• Exercise aim: Print all of the data exactly as written.

• Data segment:
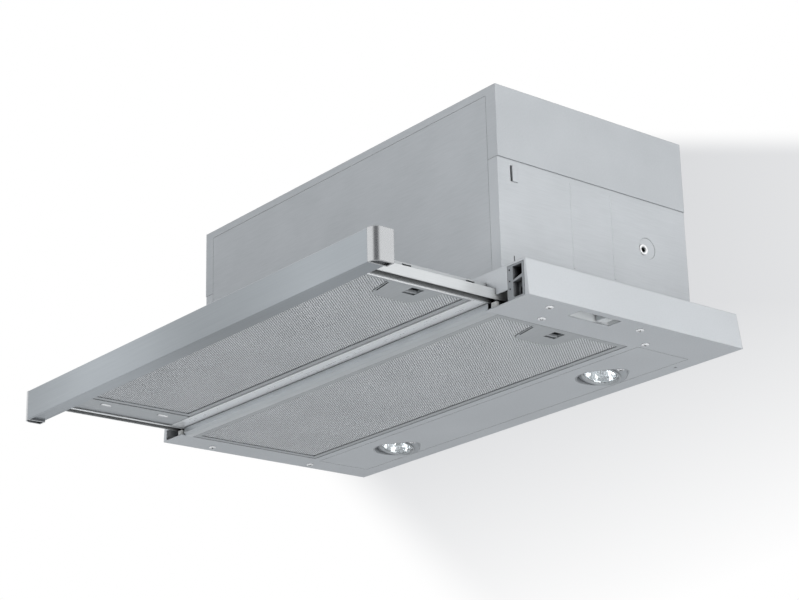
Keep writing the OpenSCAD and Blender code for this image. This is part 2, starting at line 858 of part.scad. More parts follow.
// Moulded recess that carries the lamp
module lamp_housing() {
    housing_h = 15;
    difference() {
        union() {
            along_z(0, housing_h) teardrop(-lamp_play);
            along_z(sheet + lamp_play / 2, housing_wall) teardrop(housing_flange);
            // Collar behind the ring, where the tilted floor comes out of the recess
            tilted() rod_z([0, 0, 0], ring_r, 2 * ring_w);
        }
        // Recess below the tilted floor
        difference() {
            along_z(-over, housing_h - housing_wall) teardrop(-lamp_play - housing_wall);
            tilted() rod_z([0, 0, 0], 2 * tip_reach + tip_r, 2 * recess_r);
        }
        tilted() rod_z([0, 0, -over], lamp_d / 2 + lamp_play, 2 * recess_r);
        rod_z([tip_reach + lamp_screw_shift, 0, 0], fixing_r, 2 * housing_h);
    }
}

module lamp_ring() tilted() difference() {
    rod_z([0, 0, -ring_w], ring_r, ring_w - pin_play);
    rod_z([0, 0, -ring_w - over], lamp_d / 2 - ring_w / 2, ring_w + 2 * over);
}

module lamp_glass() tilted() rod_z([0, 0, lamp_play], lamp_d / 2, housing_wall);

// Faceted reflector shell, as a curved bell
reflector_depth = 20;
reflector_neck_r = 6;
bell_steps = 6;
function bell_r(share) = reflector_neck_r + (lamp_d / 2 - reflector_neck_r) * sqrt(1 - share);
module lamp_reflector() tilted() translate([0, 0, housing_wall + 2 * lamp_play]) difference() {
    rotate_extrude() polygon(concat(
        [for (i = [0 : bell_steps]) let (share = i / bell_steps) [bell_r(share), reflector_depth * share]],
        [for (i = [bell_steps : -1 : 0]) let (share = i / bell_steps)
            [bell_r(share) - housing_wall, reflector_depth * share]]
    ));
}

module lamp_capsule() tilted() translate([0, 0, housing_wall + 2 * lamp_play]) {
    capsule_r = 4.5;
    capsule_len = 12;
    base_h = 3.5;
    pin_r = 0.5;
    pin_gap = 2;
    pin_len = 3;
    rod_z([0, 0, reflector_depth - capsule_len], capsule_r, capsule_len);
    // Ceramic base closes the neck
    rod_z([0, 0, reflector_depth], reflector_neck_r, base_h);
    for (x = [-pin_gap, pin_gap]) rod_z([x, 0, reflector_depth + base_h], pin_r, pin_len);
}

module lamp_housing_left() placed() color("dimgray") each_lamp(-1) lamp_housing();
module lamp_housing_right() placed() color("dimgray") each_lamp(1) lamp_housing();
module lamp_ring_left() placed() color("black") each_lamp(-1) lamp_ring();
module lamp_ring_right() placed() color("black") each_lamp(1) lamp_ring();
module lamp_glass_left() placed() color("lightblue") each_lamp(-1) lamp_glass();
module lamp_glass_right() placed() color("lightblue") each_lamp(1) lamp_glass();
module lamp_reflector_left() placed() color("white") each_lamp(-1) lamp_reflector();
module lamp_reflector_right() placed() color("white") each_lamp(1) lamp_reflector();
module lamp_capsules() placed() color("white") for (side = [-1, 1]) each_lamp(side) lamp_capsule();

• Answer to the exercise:
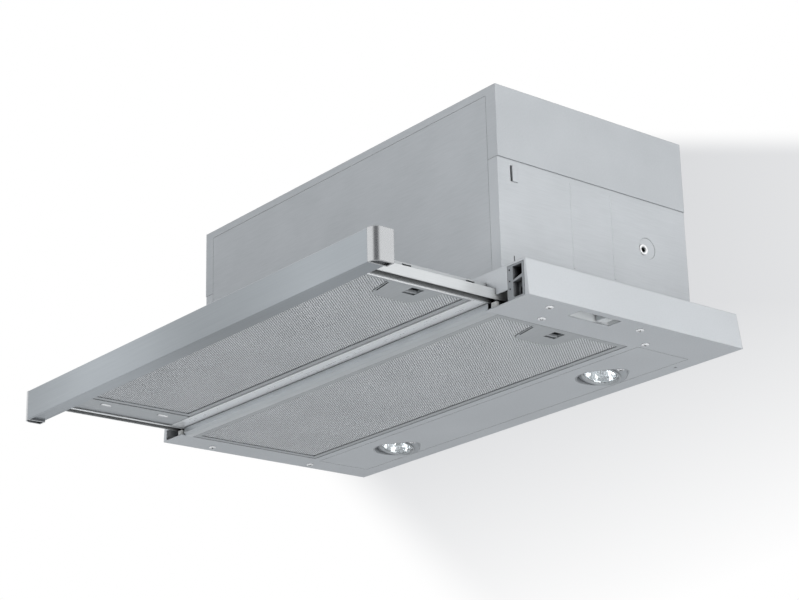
Keep writing the OpenSCAD and Blender code for this image. This is part 2, starting at line 858 of part.scad. More parts follow.
// Moulded recess that carries the lamp
module lamp_housing() {
    housing_h = 15;
    difference() {
        union() {
            along_z(0, housing_h) teardrop(-lamp_play);
            along_z(sheet + lamp_play / 2, housing_wall) teardrop(housing_flange);
            // Collar behind the ring, where the tilted floor comes out of the recess
            tilted() rod_z([0, 0, 0], ring_r, 2 * ring_w);
        }
        // Recess below the tilted floor
        difference() {
            along_z(-over, housing_h - housing_wall) teardrop(-lamp_play - housing_wall);
            tilted() rod_z([0, 0, 0], 2 * tip_reach + tip_r, 2 * recess_r);
        }
        tilted() rod_z([0, 0, -over], lamp_d / 2 + lamp_play, 2 * recess_r);
        rod_z([tip_reach + lamp_screw_shift, 0, 0], fixing_r, 2 * housing_h);
    }
}

module lamp_ring() tilted() difference() {
    rod_z([0, 0, -ring_w], ring_r, ring_w - pin_play);
    rod_z([0, 0, -ring_w - over], lamp_d / 2 - ring_w / 2, ring_w + 2 * over);
}

module lamp_glass() tilted() rod_z([0, 0, lamp_play], lamp_d / 2, housing_wall);

// Faceted reflector shell, as a curved bell
reflector_depth = 20;
reflector_neck_r = 6;
bell_steps = 6;
function bell_r(share) = reflector_neck_r + (lamp_d / 2 - reflector_neck_r) * sqrt(1 - share);
module lamp_reflector() tilted() translate([0, 0, housing_wall + 2 * lamp_play]) difference() {
    rotate_extrude() polygon(concat(
        [for (i = [0 : bell_steps]) let (share = i / bell_steps) [bell_r(share), reflector_depth * share]],
        [for (i = [bell_steps : -1 : 0]) let (share = i / bell_steps)
            [bell_r(share) - housing_wall, reflector_depth * share]]
    ));
}

module lamp_capsule() tilted() translate([0, 0, housing_wall + 2 * lamp_play]) {
    capsule_r = 4.5;
    capsule_len = 12;
    base_h = 3.5;
    pin_r = 0.5;
    pin_gap = 2;
    pin_len = 3;
    rod_z([0, 0, reflector_depth - capsule_len], capsule_r, capsule_len);
    // Ceramic base closes the neck
    rod_z([0, 0, reflector_depth], reflector_neck_r, base_h);
    for (x = [-pin_gap, pin_gap]) rod_z([x, 0, reflector_depth + base_h], pin_r, pin_len);
}

module lamp_housing_left() placed() color("dimgray") each_lamp(-1) lamp_housing();
module lamp_housing_right() placed() color("dimgray") each_lamp(1) lamp_housing();
module lamp_ring_left() placed() color("black") each_lamp(-1) lamp_ring();
module lamp_ring_right() placed() color("black") each_lamp(1) lamp_ring();
module lamp_glass_left() placed() color("lightblue") each_lamp(-1) lamp_glass();
module lamp_glass_right() placed() color("lightblue") each_lamp(1) lamp_glass();
module lamp_reflector_left() placed() color("white") each_lamp(-1) lamp_reflector();
module lamp_reflector_right() placed() color("white") each_lamp(1) lamp_reflector();
module lamp_capsules() placed() color("white") for (side = [-1, 1]) each_lamp(side) lamp_capsule();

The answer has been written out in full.